17th Middlesex Representative District: Democratic incumbent Vanna Howard is unopposed in the primary and in the general election.
18th Middlesex Representative District: Democratic incumbent Rady Mom faces two challengers in the primary: Tara Hong and Dominik Lay. There is no Republican candidate so whoever wins the Democratic primary will be unopposed in the general election.
One last note about the gubernatorial race, if Maura Healey is elected governor it will be historic in several respects. She will be the first woman elected to that office in the Commonwealth and the first lesbian. She also will break a long string of losses by incumbent attorneys general who ran for governor.

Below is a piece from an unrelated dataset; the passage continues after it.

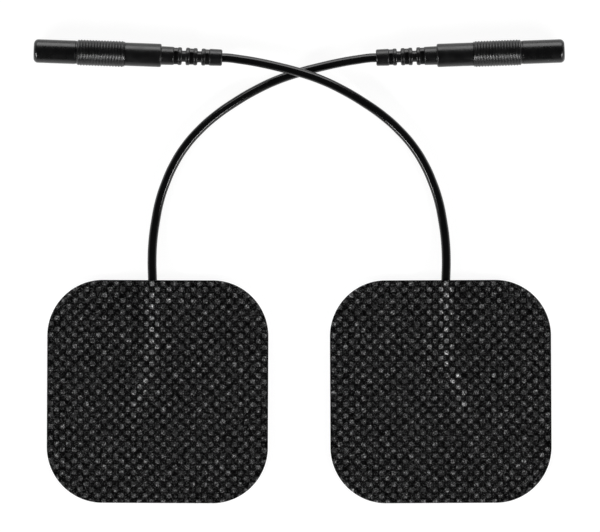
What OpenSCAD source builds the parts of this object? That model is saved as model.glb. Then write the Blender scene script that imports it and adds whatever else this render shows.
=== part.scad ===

In 1974, incumbent Attorney General Robert H. Quinn lost to Michael Dukakis in the Democratic Primary. Dukakis then defeated Frank Sargent in the general election.
In 1990, incumbent Attorney General Frank Bellotti lost to John Silber in the Democratic Primary. Silber lost to William Weld in the general election.
In 1998, incumbent Attorney General Scott Harshbarger defeated Pat McGovern and Brian Donnelly in the Democratic Primary, but lost to Paul Cellucci in the general election.
In 2006, incumbent Attorney General Tom Reilly lost to Deval Patrick in the Democratic Primary. Patrick defeated Kerry Healey in the general election.
In 2014, incumbent Attorney General Martha Coakley defeated Steve Grossman and Donald Berwick in the Democratic Primary, but lost to Charlie Baker in the general election.